◆ **DATA SEGMENT**:
>> Start

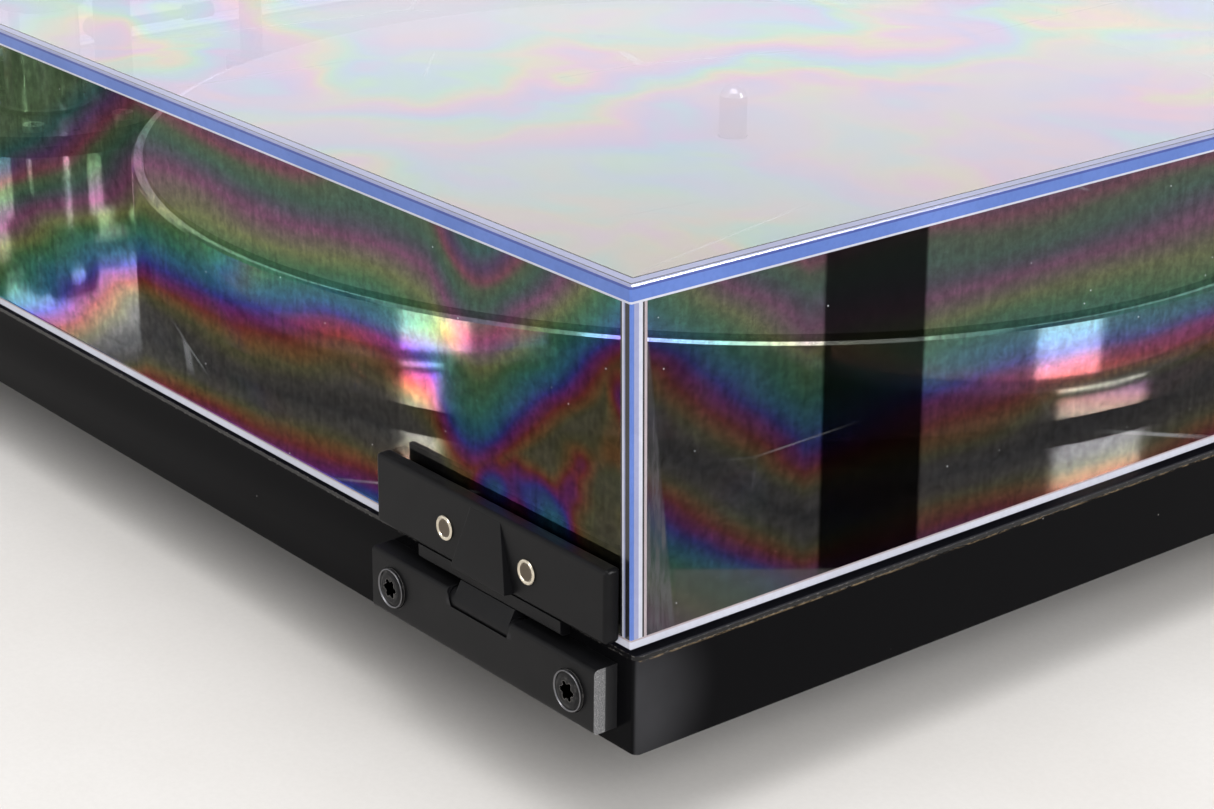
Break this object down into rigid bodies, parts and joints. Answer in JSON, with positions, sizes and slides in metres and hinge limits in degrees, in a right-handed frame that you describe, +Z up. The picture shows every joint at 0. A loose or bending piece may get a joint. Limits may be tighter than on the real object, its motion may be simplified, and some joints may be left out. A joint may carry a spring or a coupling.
{
  "type": "turntable record player",
  "caption": "Belt-driven record player: gloss black plinth, thick platter with mat, pivoted tonearm and a clear hinged dust cover.",
  "frame": {"origin": "middle of the whole footprint, hinge screws included, on the surface that the feet stand on", "axes": "+Z up, +X to the right and +Y to the rear for a user who faces the front"},
  "size_m": [0.447, 0.3662, 0.108],
  "materials": {
    "board": "gloss black lacquered board",
    "laminate": "high gloss black",
    "foot": "satin moulded rubber",
    "steel": "bright zinc",
    "black_steel": "blackened",
    "hinge_plastic": "satin black moulding",
    "clear": "clear, polished",
    "pad": "soft clear pad",
    "rivet": "nickel-plated, worn",
    "platter": "gloss black",
    "felt": "felt",
    "sub_platter": "smooth",
    "bronze": "sintered bronze",
    "belt": "matt",
    "brass": "turned",
    "motor": "plated can",
    "board_green": "solder mask",
    "arm_metal": "black anodised",
    "tube": "satin anodised",
    "bright": "polished",
    "weight": "satin black",
    "ring": "silver grey",
    "small_plastic": "satin black",
    "stylus": "translucent red grip",
    "gold": "gold-plated"
  },
  "bodies": {
    "plinth": {"plinth_board": "board", "top_laminate": "laminate", "feet": "foot", "foot_screws": "steel", "bottom_cover": "small_plastic", "cover_screws": "steel", "control_board": "board_green", "motor_body": "motor", "motor_plate": "black_steel", "motor_screws": "steel", "drive_belt": "belt", "bearing_housing": "tube", "bearing_bush": "bronze", "thrust_ball": "bright", "arm_base": "arm_metal", "arm_base_screws": "black_steel", "arm_pillar": "arm_metal", "cue_tower": "arm_metal", "arm_rest": "small_plastic", "terminal_box": "small_plastic", "phono_sockets": "gold", "power_inlet": "small_plastic", "ground_post": "gold", "left_hinge_base": "hinge_plastic", "right_hinge_base": "hinge_plastic", "hinge_pins": "steel", "hinge_springs": "steel", "hinge_screws": "black_steel"},
    "turning_platter": {"spindle": "steel", "sub_platter": "sub_platter", "platter": "platter", "platter_mat": "felt"},
    "pulley": {"motor_pulley": "brass"},
    "cover": {"dust_cover": "clear", "cover_pads": "pad", "left_hinge_leaf": "hinge_plastic", "right_hinge_leaf": "hinge_plastic", "left_cover_bracket": "hinge_plastic", "right_cover_bracket": "hinge_plastic", "backing_plates": "hinge_plastic", "cover_rivets": "rivet"},
    "yoke": {"arm_yoke": "arm_metal", "arm_pivot_pins": "steel"},
    "arm": {"arm_pivot_block": "arm_metal", "arm_tube": "tube", "headshell": "small_plastic", "finger_lift": "bright", "cartridge": "small_plastic", "cartridge_screws": "steel", "stylus": "stylus", "counterweight_stub": "steel"},
    "weight": {"counterweight": "weight"},
    "ring": {"force_ring": "ring"},
    "anti_skate": {"anti_skate_dial": "arm_metal"},
    "lift_platform": {"cue_platform": "small_plastic"},
    "lift_lever": {"cue_lever": "bright"},
    "clip": {"arm_clip": "small_plastic"},
    "knob": {"speed_knob": "arm_metal"},
    "nut": {"ground_nut": "gold"}
  },
  "joints": [
    {"name": "cover_hinge", "type": "hinge", "parent": "plinth", "child": "cover", "pos_m": [0, 0.1796, 0.0339], "axis": [-1, 0, 0], "range_deg": [0, 65]},
    {"name": "platter_spin", "type": "hinge", "parent": "plinth", "child": "turning_platter", "pos_m": [-0.0512, 0.00265, 0.0395], "axis": [0, 0, 1], "continuous": true},
    {"name": "motor_spin", "type": "hinge", "parent": "plinth", "child": "pulley", "pos_m": [-0.11342, 0.06488, 0.0395], "axis": [0, 0, 1], "continuous": true},
    {"name": "arm_swing", "type": "hinge", "parent": "plinth", "child": "yoke", "pos_m": [0.15463, 0.08581, 0.0855], "axis": [0, 0, -1], "range_deg": [0, 50]},
    {"name": "arm_lift", "type": "hinge", "parent": "yoke", "child": "arm", "pos_m": [0.15463, 0.08581, 0.0855], "axis": [-1, 0, 0], "range_deg": [0, 2.6]},
    {"name": "weight_slide", "type": "slide", "parent": "arm", "child": "weight", "axis": [0, 1, 0], "range_m": [0, 0.006]},
    {"name": "ring_turn", "type": "hinge", "parent": "weight", "child": "ring", "pos_m": [0.15463, 0.10981, 0.0849], "axis": [0, 1, 0], "continuous": true},
    {"name": "anti_skate_turn", "type": "hinge", "parent": "plinth", "child": "anti_skate", "pos_m": [0.17909, 0.08062, 0.0455], "axis": [0, 0, -1], "range_deg": [0, 270]},
    {"name": "lift_platform_rise", "type": "slide", "parent": "plinth", "child": "lift_platform", "axis": [0, 0, 1], "range_m": [0, 0.0013]},
    {"name": "lift_lever_turn", "type": "hinge", "parent": "plinth", "child": "lift_lever", "pos_m": [0.16941, 0.05864, 0.0575], "axis": [-1, 0, 0], "range_deg": [0, 60]},
    {"name": "clip_turn", "type": "hinge", "parent": "plinth", "child": "clip", "pos_m": [0.16614, 0.00781, 0.0955], "axis": [0, 0, -1], "range_deg": [0, 90]},
    {"name": "knob_turn", "type": "hinge", "parent": "plinth", "child": "knob", "pos_m": [-0.1875, -0.14705, 0.0455], "axis": [0, 0, -1], "range_deg": [0, 90]},
    {"name": "nut_turn", "type": "hinge", "parent": "plinth", "child": "nut", "pos_m": [0.1345, 0.16795, 0.0125], "axis": [0, 1, 0], "range_deg": [0, 360]}
  ],
  "couplings": [
    {"joint": "motor_spin", "follows": "platter_spin", "ratio": 9.5385},
    {"joint": "lift_platform_rise", "follows": "arm_lift", "m_per_rad": 0.02799},
    {"joint": "lift_lever_turn", "follows": "arm_lift", "ratio": 23.077}
  ]
}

>> End

◆ **BRIEF**: Make an exact copy of all the data.

◆ **WRITTEN REPLY**:
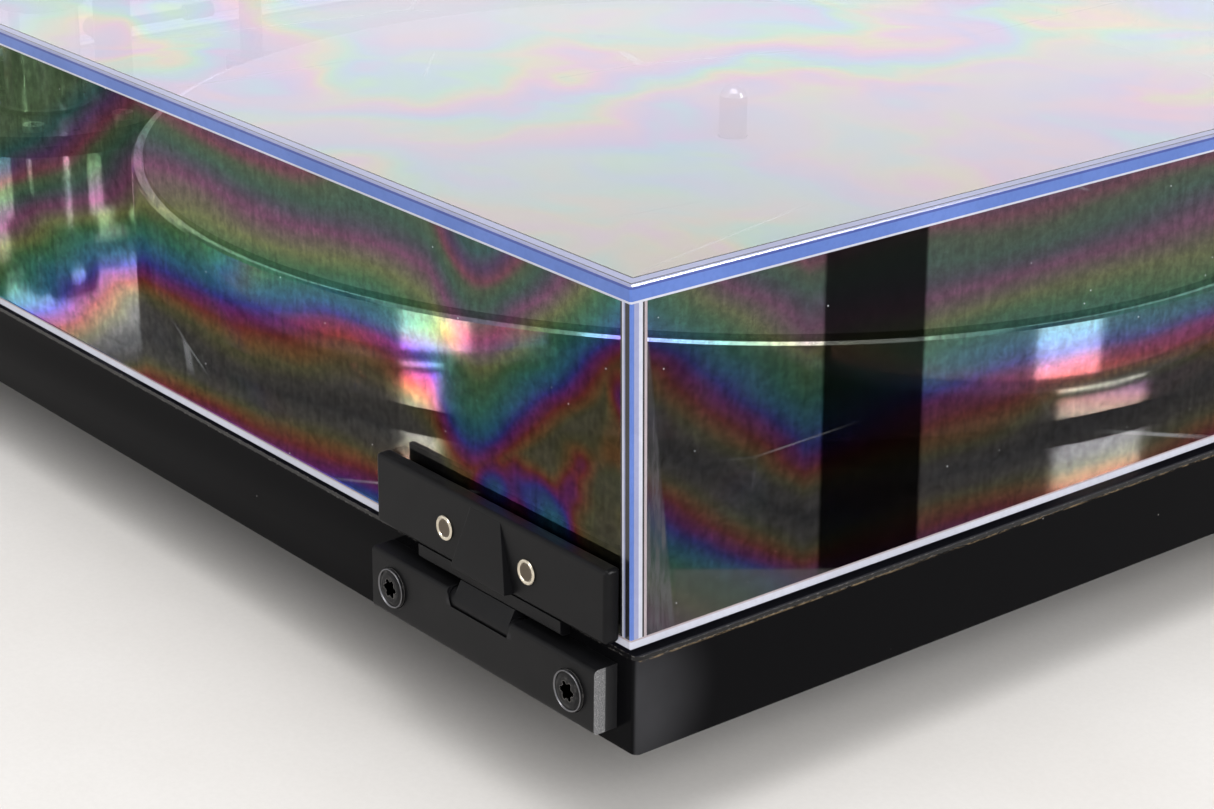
Break this object down into rigid bodies, parts and joints. Answer in JSON, with positions, sizes and slides in metres and hinge limits in degrees, in a right-handed frame that you describe, +Z up. The picture shows every joint at 0. A loose or bending piece may get a joint. Limits may be tighter than on the real object, its motion may be simplified, and some joints may be left out. A joint may carry a spring or a coupling.
{
  "type": "turntable record player",
  "caption": "Belt-driven record player: gloss black plinth, thick platter with mat, pivoted tonearm and a clear hinged dust cover.",
  "frame": {"origin": "middle of the whole footprint, hinge screws included, on the surface that the feet stand on", "axes": "+Z up, +X to the right and +Y to the rear for a user who faces the front"},
  "size_m": [0.447, 0.3662, 0.108],
  "materials": {
    "board": "gloss black lacquered board",
    "laminate": "high gloss black",
    "foot": "satin moulded rubber",
    "steel": "bright zinc",
    "black_steel": "blackened",
    "hinge_plastic": "satin black moulding",
    "clear": "clear, polished",
    "pad": "soft clear pad",
    "rivet": "nickel-plated, worn",
    "platter": "gloss black",
    "felt": "felt",
    "sub_platter": "smooth",
    "bronze": "sintered bronze",
    "belt": "matt",
    "brass": "turned",
    "motor": "plated can",
    "board_green": "solder mask",
    "arm_metal": "black anodised",
    "tube": "satin anodised",
    "bright": "polished",
    "weight": "satin black",
    "ring": "silver grey",
    "small_plastic": "satin black",
    "stylus": "translucent red grip",
    "gold": "gold-plated"
  },
  "bodies": {
    "plinth": {"plinth_board": "board", "top_laminate": "laminate", "feet": "foot", "foot_screws": "steel", "bottom_cover": "small_plastic", "cover_screws": "steel", "control_board": "board_green", "motor_body": "motor", "motor_plate": "black_steel", "motor_screws": "steel", "drive_belt": "belt", "bearing_housing": "tube", "bearing_bush": "bronze", "thrust_ball": "bright", "arm_base": "arm_metal", "arm_base_screws": "black_steel", "arm_pillar": "arm_metal", "cue_tower": "arm_metal", "arm_rest": "small_plastic", "terminal_box": "small_plastic", "phono_sockets": "gold", "power_inlet": "small_plastic", "ground_post": "gold", "left_hinge_base": "hinge_plastic", "right_hinge_base": "hinge_plastic", "hinge_pins": "steel", "hinge_springs": "steel", "hinge_screws": "black_steel"},
    "turning_platter": {"spindle": "steel", "sub_platter": "sub_platter", "platter": "platter", "platter_mat": "felt"},
    "pulley": {"motor_pulley": "brass"},
    "cover": {"dust_cover": "clear", "cover_pads": "pad", "left_hinge_leaf": "hinge_plastic", "right_hinge_leaf": "hinge_plastic", "left_cover_bracket": "hinge_plastic", "right_cover_bracket": "hinge_plastic", "backing_plates": "hinge_plastic", "cover_rivets": "rivet"},
    "yoke": {"arm_yoke": "arm_metal", "arm_pivot_pins": "steel"},
    "arm": {"arm_pivot_block": "arm_metal", "arm_tube": "tube", "headshell": "small_plastic", "finger_lift": "bright", "cartridge": "small_plastic", "cartridge_screws": "steel", "stylus": "stylus", "counterweight_stub": "steel"},
    "weight": {"counterweight": "weight"},
    "ring": {"force_ring": "ring"},
    "anti_skate": {"anti_skate_dial": "arm_metal"},
    "lift_platform": {"cue_platform": "small_plastic"},
    "lift_lever": {"cue_lever": "bright"},
    "clip": {"arm_clip": "small_plastic"},
    "knob": {"speed_knob": "arm_metal"},
    "nut": {"ground_nut": "gold"}
  },
  "joints": [
    {"name": "cover_hinge", "type": "hinge", "parent": "plinth", "child": "cover", "pos_m": [0, 0.1796, 0.0339], "axis": [-1, 0, 0], "range_deg": [0, 65]},
    {"name": "platter_spin", "type": "hinge", "parent": "plinth", "child": "turning_platter", "pos_m": [-0.0512, 0.00265, 0.0395], "axis": [0, 0, 1], "continuous": true},
    {"name": "motor_spin", "type": "hinge", "parent": "plinth", "child": "pulley", "pos_m": [-0.11342, 0.06488, 0.0395], "axis": [0, 0, 1], "continuous": true},
    {"name": "arm_swing", "type": "hinge", "parent": "plinth", "child": "yoke", "pos_m": [0.15463, 0.08581, 0.0855], "axis": [0, 0, -1], "range_deg": [0, 50]},
    {"name": "arm_lift", "type": "hinge", "parent": "yoke", "child": "arm", "pos_m": [0.15463, 0.08581, 0.0855], "axis": [-1, 0, 0], "range_deg": [0, 2.6]},
    {"name": "weight_slide", "type": "slide", "parent": "arm", "child": "weight", "axis": [0, 1, 0], "range_m": [0, 0.006]},
    {"name": "ring_turn", "type": "hinge", "parent": "weight", "child": "ring", "pos_m": [0.15463, 0.10981, 0.0849], "axis": [0, 1, 0], "continuous": true},
    {"name": "anti_skate_turn", "type": "hinge", "parent": "plinth", "child": "anti_skate", "pos_m": [0.17909, 0.08062, 0.0455], "axis": [0, 0, -1], "range_deg": [0, 270]},
    {"name": "lift_platform_rise", "type": "slide", "parent": "plinth", "child": "lift_platform", "axis": [0, 0, 1], "range_m": [0, 0.0013]},
    {"name": "lift_lever_turn", "type": "hinge", "parent": "plinth", "child": "lift_lever", "pos_m": [0.16941, 0.05864, 0.0575], "axis": [-1, 0, 0], "range_deg": [0, 60]},
    {"name": "clip_turn", "type": "hinge", "parent": "plinth", "child": "clip", "pos_m": [0.16614, 0.00781, 0.0955], "axis": [0, 0, -1], "range_deg": [0, 90]},
    {"name": "knob_turn", "type": "hinge", "parent": "plinth", "child": "knob", "pos_m": [-0.1875, -0.14705, 0.0455], "axis": [0, 0, -1], "range_deg": [0, 90]},
    {"name": "nut_turn", "type": "hinge", "parent": "plinth", "child": "nut", "pos_m": [0.1345, 0.16795, 0.0125], "axis": [0, 1, 0], "range_deg": [0, 360]}
  ],
  "couplings": [
    {"joint": "motor_spin", "follows": "platter_spin", "ratio": 9.5385},
    {"joint": "lift_platform_rise", "follows": "arm_lift", "m_per_rad": 0.02799},
    {"joint": "lift_lever_turn", "follows": "arm_lift", "ratio": 23.077}
  ]
}